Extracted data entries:
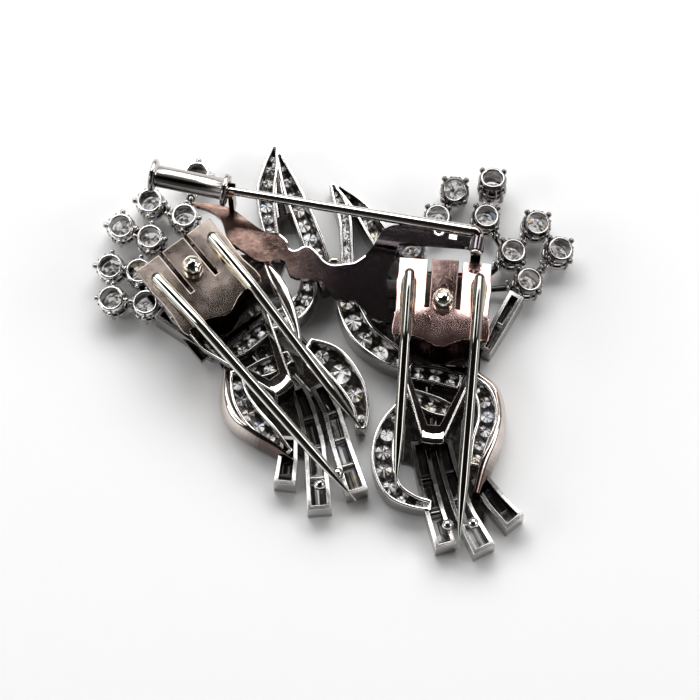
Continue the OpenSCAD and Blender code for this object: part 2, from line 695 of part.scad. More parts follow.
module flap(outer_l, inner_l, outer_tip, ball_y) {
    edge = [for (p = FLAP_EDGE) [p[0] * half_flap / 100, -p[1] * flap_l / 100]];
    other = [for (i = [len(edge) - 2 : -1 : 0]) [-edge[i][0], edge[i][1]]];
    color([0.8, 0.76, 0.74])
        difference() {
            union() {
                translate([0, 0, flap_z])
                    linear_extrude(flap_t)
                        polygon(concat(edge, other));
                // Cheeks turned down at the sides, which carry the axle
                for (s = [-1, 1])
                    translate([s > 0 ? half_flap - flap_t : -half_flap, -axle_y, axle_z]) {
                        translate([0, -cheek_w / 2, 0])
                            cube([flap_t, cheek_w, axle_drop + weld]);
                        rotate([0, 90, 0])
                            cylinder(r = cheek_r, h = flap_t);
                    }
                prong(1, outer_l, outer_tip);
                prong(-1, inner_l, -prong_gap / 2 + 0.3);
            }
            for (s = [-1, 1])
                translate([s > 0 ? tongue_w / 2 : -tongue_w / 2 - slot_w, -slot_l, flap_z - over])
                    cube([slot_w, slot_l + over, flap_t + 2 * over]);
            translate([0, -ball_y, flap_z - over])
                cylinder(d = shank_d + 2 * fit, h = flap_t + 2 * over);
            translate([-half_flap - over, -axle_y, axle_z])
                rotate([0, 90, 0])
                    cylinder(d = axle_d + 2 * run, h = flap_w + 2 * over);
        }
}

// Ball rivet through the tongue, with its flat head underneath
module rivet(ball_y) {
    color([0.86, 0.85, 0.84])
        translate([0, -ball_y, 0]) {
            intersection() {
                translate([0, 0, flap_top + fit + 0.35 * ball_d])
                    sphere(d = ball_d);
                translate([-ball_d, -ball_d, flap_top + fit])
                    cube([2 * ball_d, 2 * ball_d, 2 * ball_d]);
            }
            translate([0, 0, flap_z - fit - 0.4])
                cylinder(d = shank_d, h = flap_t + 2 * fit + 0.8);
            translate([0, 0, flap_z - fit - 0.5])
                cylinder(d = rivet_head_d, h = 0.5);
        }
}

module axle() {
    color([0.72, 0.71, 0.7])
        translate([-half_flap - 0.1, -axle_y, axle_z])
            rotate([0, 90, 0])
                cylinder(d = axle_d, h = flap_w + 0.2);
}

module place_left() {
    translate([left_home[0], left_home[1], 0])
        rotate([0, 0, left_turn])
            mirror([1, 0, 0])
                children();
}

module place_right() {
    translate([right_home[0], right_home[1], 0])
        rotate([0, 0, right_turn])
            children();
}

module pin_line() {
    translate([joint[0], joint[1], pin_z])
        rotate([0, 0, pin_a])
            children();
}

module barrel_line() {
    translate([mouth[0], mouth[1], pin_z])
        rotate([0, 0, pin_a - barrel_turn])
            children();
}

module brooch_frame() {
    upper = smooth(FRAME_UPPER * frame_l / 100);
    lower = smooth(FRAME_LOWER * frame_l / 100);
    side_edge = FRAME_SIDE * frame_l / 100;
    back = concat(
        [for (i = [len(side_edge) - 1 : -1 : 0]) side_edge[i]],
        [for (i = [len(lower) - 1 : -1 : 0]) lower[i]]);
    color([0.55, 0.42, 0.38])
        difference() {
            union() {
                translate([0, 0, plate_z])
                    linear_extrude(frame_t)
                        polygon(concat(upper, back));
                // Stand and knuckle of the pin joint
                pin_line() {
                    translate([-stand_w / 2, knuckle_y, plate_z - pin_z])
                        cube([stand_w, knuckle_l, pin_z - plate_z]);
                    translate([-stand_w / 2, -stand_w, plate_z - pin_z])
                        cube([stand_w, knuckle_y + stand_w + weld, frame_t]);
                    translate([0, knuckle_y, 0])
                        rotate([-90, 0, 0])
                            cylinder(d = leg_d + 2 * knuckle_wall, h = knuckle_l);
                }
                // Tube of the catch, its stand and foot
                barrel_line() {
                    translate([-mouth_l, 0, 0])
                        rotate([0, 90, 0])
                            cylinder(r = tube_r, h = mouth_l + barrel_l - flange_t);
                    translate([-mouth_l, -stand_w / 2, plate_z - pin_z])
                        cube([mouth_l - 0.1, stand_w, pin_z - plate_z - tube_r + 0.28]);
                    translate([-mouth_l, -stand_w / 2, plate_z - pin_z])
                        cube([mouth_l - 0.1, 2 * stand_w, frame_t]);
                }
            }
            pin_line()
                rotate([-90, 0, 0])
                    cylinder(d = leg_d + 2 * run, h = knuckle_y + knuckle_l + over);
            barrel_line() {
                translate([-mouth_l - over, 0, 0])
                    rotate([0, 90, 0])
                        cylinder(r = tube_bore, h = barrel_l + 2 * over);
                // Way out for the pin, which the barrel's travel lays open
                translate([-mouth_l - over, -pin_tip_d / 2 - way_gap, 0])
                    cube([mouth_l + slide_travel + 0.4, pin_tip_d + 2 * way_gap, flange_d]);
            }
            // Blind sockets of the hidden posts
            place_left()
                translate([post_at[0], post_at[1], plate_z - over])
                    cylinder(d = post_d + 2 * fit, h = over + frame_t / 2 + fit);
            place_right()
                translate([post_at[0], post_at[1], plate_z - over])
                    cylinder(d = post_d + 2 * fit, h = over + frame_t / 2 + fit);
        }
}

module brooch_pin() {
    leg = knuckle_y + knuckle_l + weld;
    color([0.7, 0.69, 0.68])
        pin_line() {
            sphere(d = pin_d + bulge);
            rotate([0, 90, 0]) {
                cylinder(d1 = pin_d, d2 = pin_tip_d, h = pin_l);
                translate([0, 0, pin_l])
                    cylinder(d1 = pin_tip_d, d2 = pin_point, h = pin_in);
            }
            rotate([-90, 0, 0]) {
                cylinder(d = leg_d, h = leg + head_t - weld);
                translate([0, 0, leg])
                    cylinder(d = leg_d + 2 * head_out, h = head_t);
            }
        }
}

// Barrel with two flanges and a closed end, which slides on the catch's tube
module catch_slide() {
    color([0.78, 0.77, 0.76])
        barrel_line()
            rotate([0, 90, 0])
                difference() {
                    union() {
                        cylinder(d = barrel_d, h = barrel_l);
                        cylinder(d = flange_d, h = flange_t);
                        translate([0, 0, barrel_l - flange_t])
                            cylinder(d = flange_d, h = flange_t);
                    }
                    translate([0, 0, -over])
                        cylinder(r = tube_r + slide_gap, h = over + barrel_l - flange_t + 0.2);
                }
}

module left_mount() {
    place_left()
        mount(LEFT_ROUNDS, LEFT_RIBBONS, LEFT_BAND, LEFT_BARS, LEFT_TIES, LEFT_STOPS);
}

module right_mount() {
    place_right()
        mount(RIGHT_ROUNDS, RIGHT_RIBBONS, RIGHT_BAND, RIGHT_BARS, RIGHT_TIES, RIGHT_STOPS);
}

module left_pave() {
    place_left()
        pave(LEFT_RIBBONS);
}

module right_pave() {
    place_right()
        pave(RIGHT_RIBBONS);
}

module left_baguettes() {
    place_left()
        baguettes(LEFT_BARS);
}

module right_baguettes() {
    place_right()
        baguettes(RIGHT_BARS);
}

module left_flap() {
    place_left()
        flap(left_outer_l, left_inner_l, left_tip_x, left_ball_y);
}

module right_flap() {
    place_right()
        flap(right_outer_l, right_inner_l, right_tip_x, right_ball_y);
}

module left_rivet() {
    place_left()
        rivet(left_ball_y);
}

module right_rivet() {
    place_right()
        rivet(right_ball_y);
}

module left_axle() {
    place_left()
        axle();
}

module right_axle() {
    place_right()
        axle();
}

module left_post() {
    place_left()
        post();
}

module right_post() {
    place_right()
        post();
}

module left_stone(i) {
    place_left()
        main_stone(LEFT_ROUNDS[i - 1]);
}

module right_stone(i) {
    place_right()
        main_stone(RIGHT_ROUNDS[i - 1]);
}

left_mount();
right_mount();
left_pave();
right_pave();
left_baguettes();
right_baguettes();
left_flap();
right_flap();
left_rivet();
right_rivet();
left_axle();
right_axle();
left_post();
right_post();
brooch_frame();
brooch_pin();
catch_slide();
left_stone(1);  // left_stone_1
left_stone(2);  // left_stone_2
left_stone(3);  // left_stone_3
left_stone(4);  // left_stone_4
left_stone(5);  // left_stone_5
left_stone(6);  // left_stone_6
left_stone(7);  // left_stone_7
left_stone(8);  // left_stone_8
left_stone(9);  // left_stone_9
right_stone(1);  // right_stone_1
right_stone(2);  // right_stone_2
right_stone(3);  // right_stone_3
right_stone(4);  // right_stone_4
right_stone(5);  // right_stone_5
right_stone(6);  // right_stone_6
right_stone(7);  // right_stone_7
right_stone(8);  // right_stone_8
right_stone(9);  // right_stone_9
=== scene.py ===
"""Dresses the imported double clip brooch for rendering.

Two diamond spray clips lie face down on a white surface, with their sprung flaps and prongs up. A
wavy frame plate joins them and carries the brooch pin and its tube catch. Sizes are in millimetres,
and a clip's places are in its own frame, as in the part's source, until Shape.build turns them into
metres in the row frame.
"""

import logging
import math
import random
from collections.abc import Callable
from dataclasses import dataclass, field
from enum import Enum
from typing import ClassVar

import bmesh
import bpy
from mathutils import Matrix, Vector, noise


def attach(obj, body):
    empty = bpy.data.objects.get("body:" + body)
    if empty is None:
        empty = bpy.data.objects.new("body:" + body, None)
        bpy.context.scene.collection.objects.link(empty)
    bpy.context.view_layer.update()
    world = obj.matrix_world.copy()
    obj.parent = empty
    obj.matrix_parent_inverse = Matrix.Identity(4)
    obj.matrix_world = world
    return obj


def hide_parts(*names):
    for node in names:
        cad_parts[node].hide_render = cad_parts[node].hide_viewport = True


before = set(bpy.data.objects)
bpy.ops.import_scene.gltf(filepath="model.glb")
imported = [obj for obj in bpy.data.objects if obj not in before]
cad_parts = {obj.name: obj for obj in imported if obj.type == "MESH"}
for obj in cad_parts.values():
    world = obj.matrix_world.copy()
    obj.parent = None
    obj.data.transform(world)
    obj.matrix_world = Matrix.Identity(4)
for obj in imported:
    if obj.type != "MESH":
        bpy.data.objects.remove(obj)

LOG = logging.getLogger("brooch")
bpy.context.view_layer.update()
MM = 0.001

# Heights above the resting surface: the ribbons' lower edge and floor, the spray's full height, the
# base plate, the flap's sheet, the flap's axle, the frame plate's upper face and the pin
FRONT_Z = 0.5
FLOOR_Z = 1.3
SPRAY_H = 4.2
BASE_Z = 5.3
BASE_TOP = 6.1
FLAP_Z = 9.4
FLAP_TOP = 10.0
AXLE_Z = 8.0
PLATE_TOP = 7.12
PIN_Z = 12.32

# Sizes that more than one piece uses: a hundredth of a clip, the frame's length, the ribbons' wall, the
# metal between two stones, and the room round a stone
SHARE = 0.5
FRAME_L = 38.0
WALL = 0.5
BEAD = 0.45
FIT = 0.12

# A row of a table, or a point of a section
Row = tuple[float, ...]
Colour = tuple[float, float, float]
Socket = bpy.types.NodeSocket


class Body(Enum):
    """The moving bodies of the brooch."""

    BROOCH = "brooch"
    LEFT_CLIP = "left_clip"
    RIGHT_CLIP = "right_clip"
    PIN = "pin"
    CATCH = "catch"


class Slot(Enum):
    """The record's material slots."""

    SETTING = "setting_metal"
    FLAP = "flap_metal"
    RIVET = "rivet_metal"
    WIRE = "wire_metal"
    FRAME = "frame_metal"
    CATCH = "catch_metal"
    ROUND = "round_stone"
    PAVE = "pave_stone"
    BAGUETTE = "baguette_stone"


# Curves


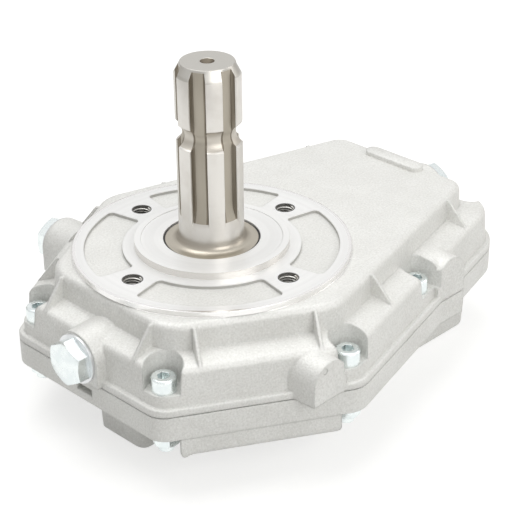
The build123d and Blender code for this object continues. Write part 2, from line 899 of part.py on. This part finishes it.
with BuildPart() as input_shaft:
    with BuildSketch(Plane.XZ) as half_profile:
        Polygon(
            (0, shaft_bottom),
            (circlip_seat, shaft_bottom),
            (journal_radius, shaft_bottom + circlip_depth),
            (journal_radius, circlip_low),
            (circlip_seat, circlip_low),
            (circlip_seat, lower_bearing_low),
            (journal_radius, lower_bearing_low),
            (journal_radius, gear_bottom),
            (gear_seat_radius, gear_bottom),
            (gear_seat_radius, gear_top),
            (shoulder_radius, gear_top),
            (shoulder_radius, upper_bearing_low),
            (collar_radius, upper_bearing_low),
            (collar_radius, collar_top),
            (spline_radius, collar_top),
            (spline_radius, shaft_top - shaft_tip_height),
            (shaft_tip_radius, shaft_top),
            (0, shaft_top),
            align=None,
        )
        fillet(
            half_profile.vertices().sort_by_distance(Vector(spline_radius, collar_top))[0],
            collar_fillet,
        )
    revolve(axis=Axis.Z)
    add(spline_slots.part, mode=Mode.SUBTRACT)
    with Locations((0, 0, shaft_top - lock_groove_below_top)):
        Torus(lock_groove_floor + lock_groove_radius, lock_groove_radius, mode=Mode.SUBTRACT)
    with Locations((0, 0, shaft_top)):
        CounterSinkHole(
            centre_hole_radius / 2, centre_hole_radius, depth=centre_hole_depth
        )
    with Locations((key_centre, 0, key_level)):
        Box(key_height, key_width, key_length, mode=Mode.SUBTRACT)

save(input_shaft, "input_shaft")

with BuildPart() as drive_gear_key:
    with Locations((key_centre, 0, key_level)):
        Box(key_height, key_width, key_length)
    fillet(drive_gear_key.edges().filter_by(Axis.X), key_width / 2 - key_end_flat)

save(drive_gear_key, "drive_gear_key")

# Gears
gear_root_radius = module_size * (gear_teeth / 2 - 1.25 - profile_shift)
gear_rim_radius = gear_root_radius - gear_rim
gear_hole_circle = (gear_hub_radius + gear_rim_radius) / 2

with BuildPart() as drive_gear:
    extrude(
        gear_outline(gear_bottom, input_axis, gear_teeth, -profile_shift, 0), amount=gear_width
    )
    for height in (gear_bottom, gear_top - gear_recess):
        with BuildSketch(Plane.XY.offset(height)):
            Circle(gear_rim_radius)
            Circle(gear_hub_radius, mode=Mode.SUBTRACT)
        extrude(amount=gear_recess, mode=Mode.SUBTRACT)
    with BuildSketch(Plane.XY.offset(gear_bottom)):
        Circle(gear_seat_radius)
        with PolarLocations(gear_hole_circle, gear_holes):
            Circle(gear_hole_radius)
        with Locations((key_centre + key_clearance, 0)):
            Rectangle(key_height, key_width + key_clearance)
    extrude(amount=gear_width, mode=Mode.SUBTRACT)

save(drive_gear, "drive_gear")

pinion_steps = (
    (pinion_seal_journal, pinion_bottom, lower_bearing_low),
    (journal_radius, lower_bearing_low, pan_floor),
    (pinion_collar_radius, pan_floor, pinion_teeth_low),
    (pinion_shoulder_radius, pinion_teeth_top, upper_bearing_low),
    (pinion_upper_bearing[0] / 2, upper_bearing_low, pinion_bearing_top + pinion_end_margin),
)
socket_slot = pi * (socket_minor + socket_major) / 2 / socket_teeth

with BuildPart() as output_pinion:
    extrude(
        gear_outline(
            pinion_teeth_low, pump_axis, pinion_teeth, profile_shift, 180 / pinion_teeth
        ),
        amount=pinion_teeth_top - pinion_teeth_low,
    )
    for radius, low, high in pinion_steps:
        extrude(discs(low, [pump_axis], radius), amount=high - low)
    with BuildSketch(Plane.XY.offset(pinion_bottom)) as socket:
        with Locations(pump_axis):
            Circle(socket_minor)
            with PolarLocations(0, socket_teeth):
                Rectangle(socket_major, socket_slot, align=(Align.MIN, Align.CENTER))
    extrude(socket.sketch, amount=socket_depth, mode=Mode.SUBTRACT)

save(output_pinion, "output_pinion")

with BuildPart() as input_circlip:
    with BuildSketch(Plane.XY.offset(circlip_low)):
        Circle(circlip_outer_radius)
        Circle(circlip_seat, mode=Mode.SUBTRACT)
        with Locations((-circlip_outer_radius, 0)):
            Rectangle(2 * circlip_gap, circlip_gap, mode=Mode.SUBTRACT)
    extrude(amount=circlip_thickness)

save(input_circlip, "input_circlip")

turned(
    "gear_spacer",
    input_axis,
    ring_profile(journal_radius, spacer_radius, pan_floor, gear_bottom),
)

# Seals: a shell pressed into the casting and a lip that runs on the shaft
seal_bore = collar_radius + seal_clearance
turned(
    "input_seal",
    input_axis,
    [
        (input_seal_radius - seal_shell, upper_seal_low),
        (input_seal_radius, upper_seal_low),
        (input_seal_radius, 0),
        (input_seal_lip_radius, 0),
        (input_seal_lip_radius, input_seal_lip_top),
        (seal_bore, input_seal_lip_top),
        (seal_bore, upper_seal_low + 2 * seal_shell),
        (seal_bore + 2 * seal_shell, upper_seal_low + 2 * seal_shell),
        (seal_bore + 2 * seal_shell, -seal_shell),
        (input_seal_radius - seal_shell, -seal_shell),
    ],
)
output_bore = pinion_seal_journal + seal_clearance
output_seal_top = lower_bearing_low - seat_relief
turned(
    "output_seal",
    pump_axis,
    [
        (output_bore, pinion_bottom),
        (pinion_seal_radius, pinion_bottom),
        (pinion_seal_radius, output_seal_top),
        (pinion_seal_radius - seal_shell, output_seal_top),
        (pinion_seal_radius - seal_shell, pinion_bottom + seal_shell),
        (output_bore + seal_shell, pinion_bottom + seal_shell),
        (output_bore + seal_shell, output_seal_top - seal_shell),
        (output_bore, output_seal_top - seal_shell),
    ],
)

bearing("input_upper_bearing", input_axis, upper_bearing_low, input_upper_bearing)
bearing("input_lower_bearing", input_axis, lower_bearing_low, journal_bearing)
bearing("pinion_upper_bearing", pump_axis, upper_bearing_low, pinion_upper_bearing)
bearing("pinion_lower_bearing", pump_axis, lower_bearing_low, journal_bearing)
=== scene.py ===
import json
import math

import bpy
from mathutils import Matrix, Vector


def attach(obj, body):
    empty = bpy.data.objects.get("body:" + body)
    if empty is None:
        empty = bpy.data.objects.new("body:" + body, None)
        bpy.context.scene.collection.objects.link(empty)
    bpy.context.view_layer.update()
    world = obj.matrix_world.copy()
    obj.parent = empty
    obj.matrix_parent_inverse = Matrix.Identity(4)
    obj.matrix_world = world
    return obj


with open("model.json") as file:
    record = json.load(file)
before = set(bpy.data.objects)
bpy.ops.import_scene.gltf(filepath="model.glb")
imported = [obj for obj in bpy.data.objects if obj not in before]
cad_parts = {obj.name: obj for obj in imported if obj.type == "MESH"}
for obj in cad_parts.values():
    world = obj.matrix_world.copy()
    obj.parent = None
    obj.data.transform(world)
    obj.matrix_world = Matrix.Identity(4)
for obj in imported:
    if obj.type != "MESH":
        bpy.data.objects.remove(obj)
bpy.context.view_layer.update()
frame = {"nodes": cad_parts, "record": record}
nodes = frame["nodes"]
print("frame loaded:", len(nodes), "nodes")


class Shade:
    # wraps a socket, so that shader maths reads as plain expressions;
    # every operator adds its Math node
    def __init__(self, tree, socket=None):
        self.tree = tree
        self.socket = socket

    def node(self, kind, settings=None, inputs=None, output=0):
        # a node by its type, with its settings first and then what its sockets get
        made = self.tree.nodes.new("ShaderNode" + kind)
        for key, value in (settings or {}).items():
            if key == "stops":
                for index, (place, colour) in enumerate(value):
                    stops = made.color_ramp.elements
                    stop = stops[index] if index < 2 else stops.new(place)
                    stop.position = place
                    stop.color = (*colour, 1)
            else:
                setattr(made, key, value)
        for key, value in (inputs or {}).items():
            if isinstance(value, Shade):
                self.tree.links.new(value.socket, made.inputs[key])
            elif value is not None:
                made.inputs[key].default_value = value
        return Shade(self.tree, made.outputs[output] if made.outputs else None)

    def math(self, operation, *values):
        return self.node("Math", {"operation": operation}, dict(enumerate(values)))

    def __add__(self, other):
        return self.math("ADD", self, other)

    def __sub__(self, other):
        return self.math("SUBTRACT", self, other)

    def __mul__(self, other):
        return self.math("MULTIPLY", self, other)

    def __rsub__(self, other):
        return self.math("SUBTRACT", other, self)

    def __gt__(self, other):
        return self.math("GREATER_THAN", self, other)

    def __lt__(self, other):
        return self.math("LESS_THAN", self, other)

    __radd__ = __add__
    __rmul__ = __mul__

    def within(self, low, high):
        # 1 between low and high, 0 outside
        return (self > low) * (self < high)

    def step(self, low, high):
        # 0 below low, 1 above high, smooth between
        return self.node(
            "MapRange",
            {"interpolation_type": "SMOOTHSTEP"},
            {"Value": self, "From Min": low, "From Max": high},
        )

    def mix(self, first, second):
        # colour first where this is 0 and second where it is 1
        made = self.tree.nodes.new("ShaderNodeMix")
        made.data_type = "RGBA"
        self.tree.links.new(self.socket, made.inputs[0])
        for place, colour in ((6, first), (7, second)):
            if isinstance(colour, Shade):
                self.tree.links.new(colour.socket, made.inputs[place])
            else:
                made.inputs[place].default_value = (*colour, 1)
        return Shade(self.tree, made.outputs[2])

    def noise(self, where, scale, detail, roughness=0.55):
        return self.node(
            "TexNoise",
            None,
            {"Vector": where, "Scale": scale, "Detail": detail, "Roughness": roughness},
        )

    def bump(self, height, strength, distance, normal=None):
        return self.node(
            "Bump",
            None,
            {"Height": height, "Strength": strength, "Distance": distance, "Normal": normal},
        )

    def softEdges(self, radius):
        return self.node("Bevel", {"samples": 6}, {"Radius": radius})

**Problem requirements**
Above are records; repeat only the lines starting at the line with "input_axis, upper_bearing_low, input_upper_bearing)" and ending at the line with "record = json.load(file)", exactly as they appear, both included.

**The result**
bearing("input_upper_bearing", input_axis, upper_bearing_low, input_upper_bearing)
bearing("input_lower_bearing", input_axis, lower_bearing_low, journal_bearing)
bearing("pinion_upper_bearing", pump_axis, upper_bearing_low, pinion_upper_bearing)
bearing("pinion_lower_bearing", pump_axis, lower_bearing_low, journal_bearing)
=== scene.py ===
import json
import math

import bpy
from mathutils import Matrix, Vector


def attach(obj, body):
    empty = bpy.data.objects.get("body:" + body)
    if empty is None:
        empty = bpy.data.objects.new("body:" + body, None)
        bpy.context.scene.collection.objects.link(empty)
    bpy.context.view_layer.update()
    world = obj.matrix_world.copy()
    obj.parent = empty
    obj.matrix_parent_inverse = Matrix.Identity(4)
    obj.matrix_world = world
    return obj


with open("model.json") as file:
    record = json.load(file)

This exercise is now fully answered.